#### Working data

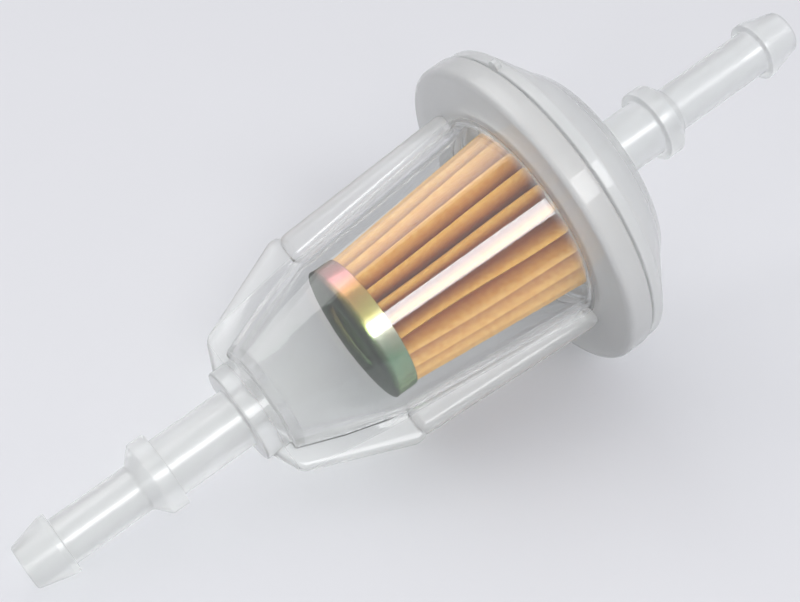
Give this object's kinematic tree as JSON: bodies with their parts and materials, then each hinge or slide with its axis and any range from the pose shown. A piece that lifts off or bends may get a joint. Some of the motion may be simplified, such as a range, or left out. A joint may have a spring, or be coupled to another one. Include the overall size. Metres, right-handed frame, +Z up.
{
  "type": "in-line fuel filter",
  "caption": "Small-engine in-line fuel filter: clear plastic housing with stepped hose nozzles round a pleated paper element with a metal end cap.",
  "frame": {"origin": "bottom centre of the bounding box, on the table the filter lies on", "axes": "+X towards the outlet nozzle and horizontal, +Z up; the filter's own axis lies in the XZ plane and rises 14.26 degrees towards the outlet"},
  "size_m": [0.1204, 0.0452, 0.0449],
  "materials": {
    "clear_shell": "clear, slightly milky moulded plastic",
    "frosted_cover": "milky moulded plastic",
    "weld_bead": "remelted plastic",
    "filter_paper": "resin-treated amber filter paper, dull",
    "paper_seam_adhesive": "hot-melt adhesive",
    "metal_end_cap": "pressed steel, yellow-zinc plated, glossy",
    "end_cap_adhesive": "cured adhesive",
    "outlet_end_adhesive": "cured adhesive",
    "outlet_end_ring": "milky moulded plastic"
  },
  "bodies": {
    "root": {"inlet_housing": "clear_shell", "outlet_cover": "frosted_cover", "weld_bead": "weld_bead", "pleated_paper": "filter_paper", "paper_seam_adhesive": "paper_seam_adhesive", "metal_end_cap": "metal_end_cap", "end_cap_adhesive": "end_cap_adhesive", "outlet_end_adhesive": "outlet_end_adhesive", "outlet_end_ring": "outlet_end_ring"}
  },
  "joints": []
}
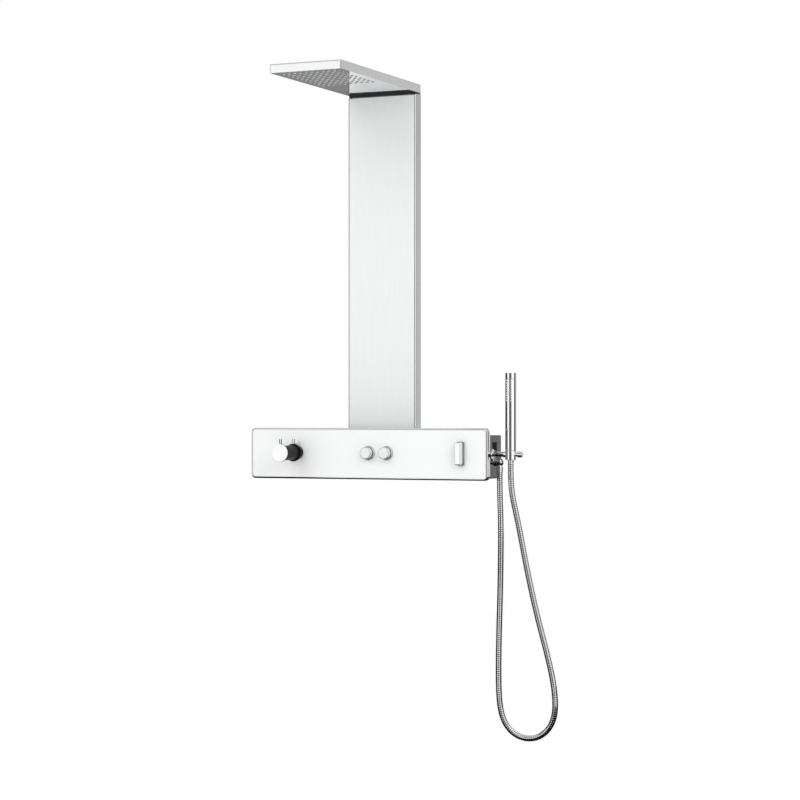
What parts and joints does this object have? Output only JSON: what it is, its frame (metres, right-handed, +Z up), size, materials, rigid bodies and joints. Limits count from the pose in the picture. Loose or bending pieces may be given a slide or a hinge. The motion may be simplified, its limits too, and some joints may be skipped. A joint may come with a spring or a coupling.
{
  "type": "shower panel column",
  "caption": "Wall-mounted shower column: a long console with mixer handles, buttons and lever, a flat riser column, an overhead rain plate, and a stick handset on a hose.",
  "frame": {"origin": "centre of the console's four wall bolts, in the wall plane", "axes": "+X to the user's right, +Y into the wall, +Z up; the front faces -Y"},
  "size_m": [0.7478, 0.4265, 1.5053],
  "materials": {
    "polished_steel": "polished",
    "satin_steel": "satin",
    "plain_steel": "zinc plated",
    "spring_steel": "bright",
    "chrome": "polished",
    "black_coating": "glossy black",
    "brass": "cast and turned",
    "rubber": "matte",
    "plastic": "moulded"
  },
  "bodies": {
    "panel": {"wall_plate": "plain_steel", "console_housing": "polished_steel", "console_trim_frame": "polished_steel", "console_front_panel": "satin_steel", "valve_body": "brass", "inlet_nuts": "brass", "side_outlet_block": "brass", "thermostatic_cartridge": "brass", "holder_rosette": "chrome", "holder_arm": "chrome", "holder_collar": "chrome", "holder_end_cap": "chrome", "outlet_elbow": "chrome", "hose_outlet_nut": "chrome", "hose": "chrome", "column_back_channel": "polished_steel", "column_front_cover": "polished_steel", "column_front_panel": "satin_steel", "riser_pipe": "brass", "pipe_clips": "plastic", "column_head_seal": "rubber", "head_top_shell": "polished_steel", "head_spray_plate": "polished_steel", "head_nozzles": "rubber", "head_water_chamber": "plastic", "head_inlet_block": "brass", "head_feed_duct": "brass", "button_spring_left": "spring_steel", "button_spring_right": "spring_steel"},
    "temperature": {"temperature_handle": "black_coating", "temperature_face_plate": "chrome", "temperature_pin": "chrome", "temperature_spindle": "brass"},
    "flow": {"flow_handle": "black_coating", "flow_pin": "chrome", "flow_sleeve": "brass"},
    "button_left": {"button_cap_left": "chrome"},
    "button_right": {"button_cap_right": "chrome"},
    "diverter": {"diverter_lever": "chrome", "diverter_spindle": "brass"},
    "hose_end": {"hose_top_ferrule": "chrome"},
    "handset": {"handset_body": "chrome", "handset_end_cap": "chrome", "handset_nozzles": "rubber", "hose_cone_nut": "chrome"}
  },
  "joints": [
    {"name": "temperature_turn", "type": "hinge", "parent": "panel", "child": "temperature", "pos_m": [-0.178, -0.125, 0.002], "axis": [0, 1, 0], "range_deg": [-120, 120]},
    {"name": "flow_turn", "type": "hinge", "parent": "panel", "child": "flow", "pos_m": [-0.178, -0.125, 0.002], "axis": [0, 1, 0], "range_deg": [-90, 90]},
    {"name": "button_left_press", "type": "slide", "parent": "panel", "child": "button_left", "axis": [0, 1, 0], "range_m": [0, 0.004], "stiffness_N_per_m": 600, "springref_m": -0.004, "deforming": ["button_spring_left"]},
    {"name": "button_right_press", "type": "slide", "parent": "panel", "child": "button_right", "axis": [0, 1, 0], "range_m": [0, 0.004], "stiffness_N_per_m": 600, "springref_m": -0.004, "deforming": ["button_spring_right"]},
    {"name": "diverter_turn", "type": "hinge", "parent": "panel", "child": "diverter", "pos_m": [0.235, -0.125, 0.002], "axis": [0, 1, 0], "range_deg": [-90, 90]},
    {"name": "hose_end_lift", "type": "slide", "parent": "panel", "child": "hose_end", "axis": [0, 0, 1], "range_m": [0, 0.03], "deforming": ["hose"]},
    {"name": "handset_swivel", "type": "hinge", "parent": "hose_end", "child": "handset", "pos_m": [0.334, -0.056, 0], "axis": [0, 0, 1], "continuous": true}
  ]
}
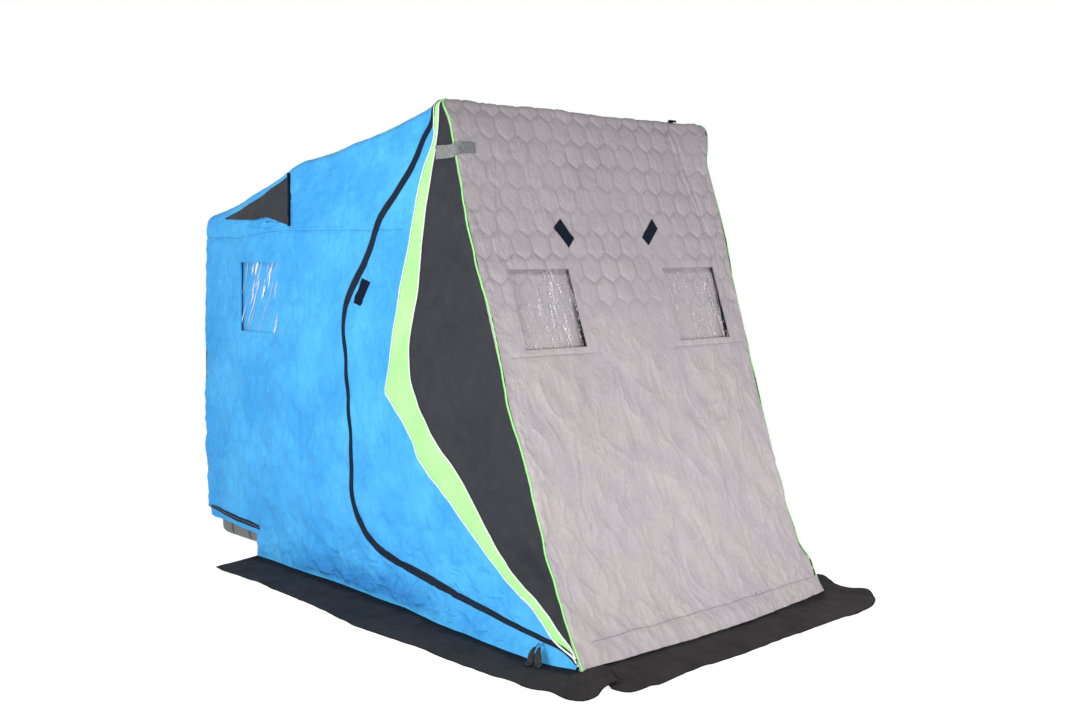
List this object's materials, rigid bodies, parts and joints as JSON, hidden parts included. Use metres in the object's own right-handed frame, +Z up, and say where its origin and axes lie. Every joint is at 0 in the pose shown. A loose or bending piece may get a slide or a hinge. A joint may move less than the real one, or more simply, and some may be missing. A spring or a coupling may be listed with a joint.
{
  "type": "flip-over ice fishing shelter",
  "caption": "Quilted fabric fishing hut with a sloping front wall, zipped side doors, vinyl windows and a snow skirt, on tube bows that pivot on a sled.",
  "frame": {"origin": "on the ice, in the middle of the hut's whole width and length, skirt included", "axes": "+X across the hut, +Y from its sloping front wall to its rear, over the sled, +Z up"},
  "size_m": [1.902, 2.8085, 1.9104],
  "materials": {
    "grey_quilt": "matte",
    "blue_quilt": "matte",
    "lime_fabric": "matte",
    "black_fabric": "matte",
    "zip_tape": "matte",
    "skirt_fabric": "matte",
    "reflective_webbing": "satin",
    "lining_fabric": "matte",
    "clear_vinyl": "gloss",
    "pole_metal": "satin",
    "plate_metal": "satin",
    "sled_plastic": "matte",
    "runner_plastic": "satin",
    "pull_plastic": "satin"
  },
  "bodies": {
    "shelter": {"bow_crossbars": "pole_metal", "corner_strap": "reflective_webbing", "front_left_window": "clear_vinyl", "front_patches": "black_fabric", "front_right_window": "clear_vinyl", "front_roof": "grey_quilt", "front_skirt": "skirt_fabric", "front_wall": "grey_quilt", "hem_tape": "black_fabric", "left_bow_legs": "pole_metal", "left_door_sill": "blue_quilt", "left_piping": "lime_fabric", "left_pivot_plate": "plate_metal", "left_side_wall": "blue_quilt", "left_skirt": "skirt_fabric", "left_upper_wall": "blue_quilt", "left_vent": "black_fabric", "left_wall_zip": "zip_tape", "left_window": "clear_vinyl", "lower_band": "blue_quilt", "rear_roof": "grey_quilt", "rear_wall": "grey_quilt", "right_bow_legs": "pole_metal", "right_door_sill": "blue_quilt", "right_piping": "lime_fabric", "right_pivot_plate": "plate_metal", "right_side_wall": "blue_quilt", "right_skirt": "skirt_fabric", "right_upper_wall": "blue_quilt", "right_vent": "black_fabric", "right_wall_zip": "zip_tape", "right_window": "clear_vinyl", "sled_runners": "runner_plastic", "sled_tub": "sled_plastic", "window_flaps": "lining_fabric", "zip_pulls": "pull_plastic"},
    "left_door_flap": {"left_door": "blue_quilt", "left_door_stripe": "lime_fabric", "left_door_panel": "black_fabric", "left_door_zip": "zip_tape", "left_door_tab": "zip_tape", "left_door_strap": "reflective_webbing"},
    "right_door_flap": {"right_door": "blue_quilt", "right_door_stripe": "lime_fabric", "right_door_panel": "black_fabric", "right_door_zip": "zip_tape", "right_door_tab": "zip_tape"}
  },
  "joints": [
    {"name": "left_door_hinge", "type": "hinge", "parent": "shelter", "child": "left_door_flap", "pos_m": [-0.701, -1.11427, 0], "axis": [0, 0.347, 0.9379], "range_deg": [0, 110]},
    {"name": "right_door_hinge", "type": "hinge", "parent": "shelter", "child": "right_door_flap", "pos_m": [0.701, -1.11427, 0], "axis": [0, -0.347, -0.9379], "range_deg": [0, 110]}
  ]
}
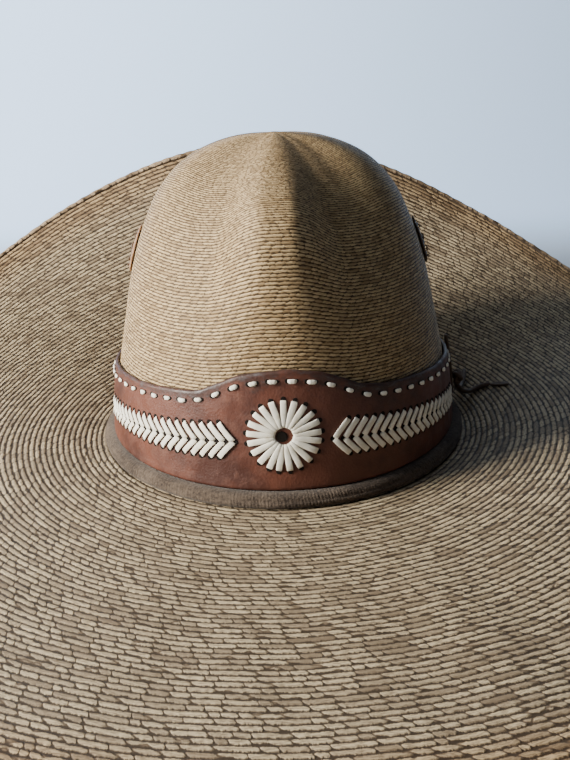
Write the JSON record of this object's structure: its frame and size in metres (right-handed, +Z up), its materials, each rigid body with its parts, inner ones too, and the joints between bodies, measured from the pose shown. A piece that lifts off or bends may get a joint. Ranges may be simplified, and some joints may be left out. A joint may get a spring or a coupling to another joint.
{
  "type": "sombrero",
  "caption": "Wide-brimmed palm-straw hat with a tall dented crown, a brim swept up at the back and a laced leather band that lifts off.",
  "frame": {"origin": "middle of the head opening, level with the flat underside ring that the hat rests on", "axes": "+Z up through the crown, -Y towards the front of the hat, +X to the right in a front view"},
  "size_m": [0.5279, 0.5111, 0.1541],
  "materials": {
    "crown_straw": "fine plaited palm, golden tan",
    "brim_straw": "coarser plaited palm, grey taupe",
    "rim_straw": "folded palm row, rust-tinged",
    "ribbed_ribbon": "finely cross-ribbed cloth roll",
    "band_leather": "worn red-brown leather",
    "ivory_thong": "smooth ivory flat thong",
    "dark_leather": "dark brown leather",
    "lining_leather": "thin tan lining leather",
    "thread": "waxed thread",
    "bow_ribbon": "fine ribbon"
  },
  "bodies": {
    "hat": {"crown": "crown_straw", "brim": "brim_straw", "brim_rim": "rim_straw", "base_roll": "ribbed_ribbon", "left_vent_patch": "dark_leather", "right_vent_patch": "dark_leather", "left_patch_lacing": "dark_leather", "right_patch_lacing": "dark_leather", "sweatband": "lining_leather", "sweatband_stitching": "thread", "sweatband_bow": "bow_ribbon"},
    "band": {"hat_band": "band_leather", "edge_lacing": "ivory_thong", "left_chevron_lacing": "ivory_thong", "right_chevron_lacing": "ivory_thong", "front_rosette": "ivory_thong", "band_tie_strap": "dark_leather", "band_tie_knot": "dark_leather", "long_tie_tail": "dark_leather", "tail_tip": "dark_leather", "short_tie_tail": "dark_leather"}
  },
  "joints": [
    {"name": "band_lift", "type": "slide", "parent": "hat", "child": "band", "axis": [0, 0, 1], "range_m": [0, 0.165]}
  ]
}
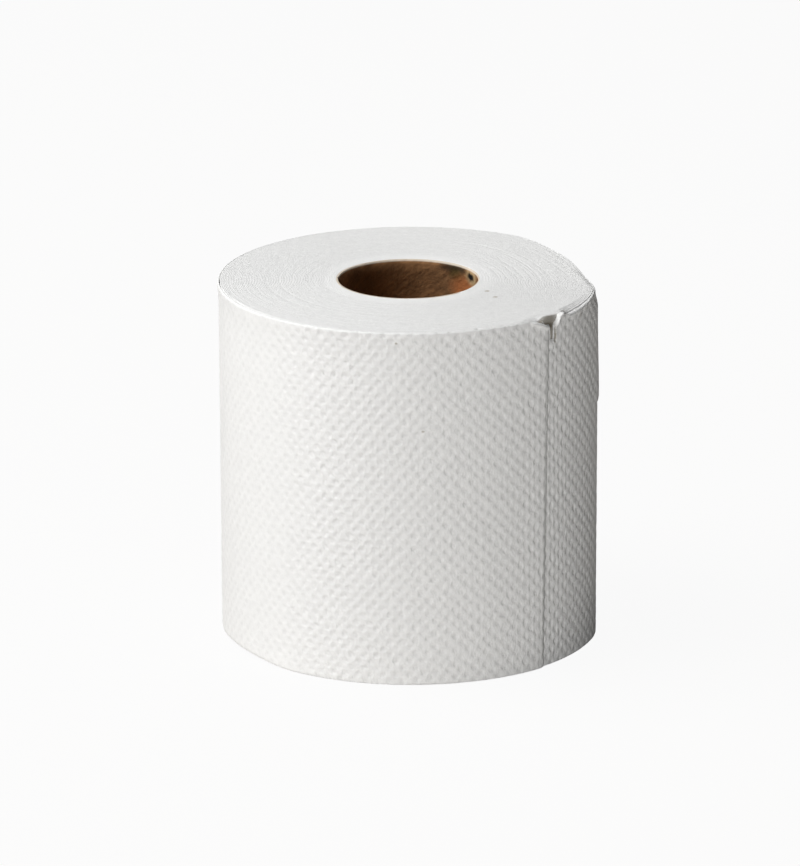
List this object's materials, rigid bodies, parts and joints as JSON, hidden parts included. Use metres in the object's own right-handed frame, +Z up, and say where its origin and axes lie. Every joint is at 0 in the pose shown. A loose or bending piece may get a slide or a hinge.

########

Select, from the listing, all lines that include the word "bends".

Give this object's kinematic tree as JSON: bodies with their parts and materials, then each hinge or slide with its axis and any range from the pose shown. A piece that lifts off or bends may get a joint. Some of the motion may be simplified, such as a range, or left out. A joint may have a spring, or be coupled to another one. Include the overall size. Metres, right-handed frame, +Z up.
Write the JSON record of this object's structure: its frame and size in metres (right-handed, +Z up), its materials, each rigid body with its parts, inner ones too, and the joints between bodies, measured from the pose shown. A piece that lifts off or bends may get a joint. Ranges may be simplified, and some joints may be left out. A joint may get a spring or a coupling to another joint.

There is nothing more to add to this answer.